Pedro Sanchez, qui n'a réussi à former un gouvernement avec Podemos qu'en janvier dernier après huit mois de blocage politique, a annoncé le 23 mai plusieurs mesures de reprise comme le retour du championnat de football et a assuré que les touristes étrangers pourraient venir cet été dans le pays. Il a également annoncé qu'un revenu minimum vital serait mis en place à partir de juin pour 850 000 foyers, pour un coût annuel total d'environ trois milliards d'euros, alors que des milliers de personnes ont été contraintes de recourir aux banques alimentaires pour la première fois. Enfin, le chef du gouvernement a annoncé un deuil officiel de dix jours en hommage aux victimes de l'épidémie, à partir du 26 mai.
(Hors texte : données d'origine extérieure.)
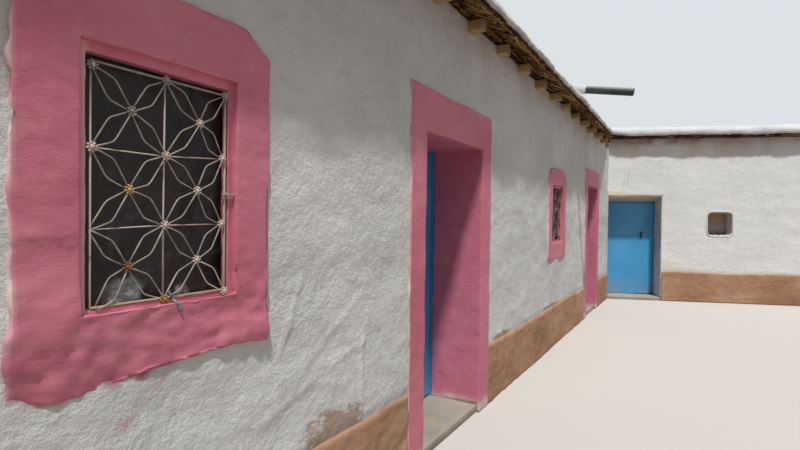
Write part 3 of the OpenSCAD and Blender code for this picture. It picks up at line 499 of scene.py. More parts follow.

Le 25 mai, Madrid et Barcelone pourront rouvrir terrasses de bars, hôtels et musées, avec de strictes limitations du nombre de clients, rejoignant ainsi les autres régions qui avaient déjà entamé le déconfinement deux semaines plus tôt. Les zones les plus avancées dans le déconfinement, couvrant quelque 22 millions d'Espagnols, passeront à l'étape supérieure, avec la réouverture des plages, piscines et cinémas. Le masque est en outre obligatoire dans la rue depuis le 21 mai.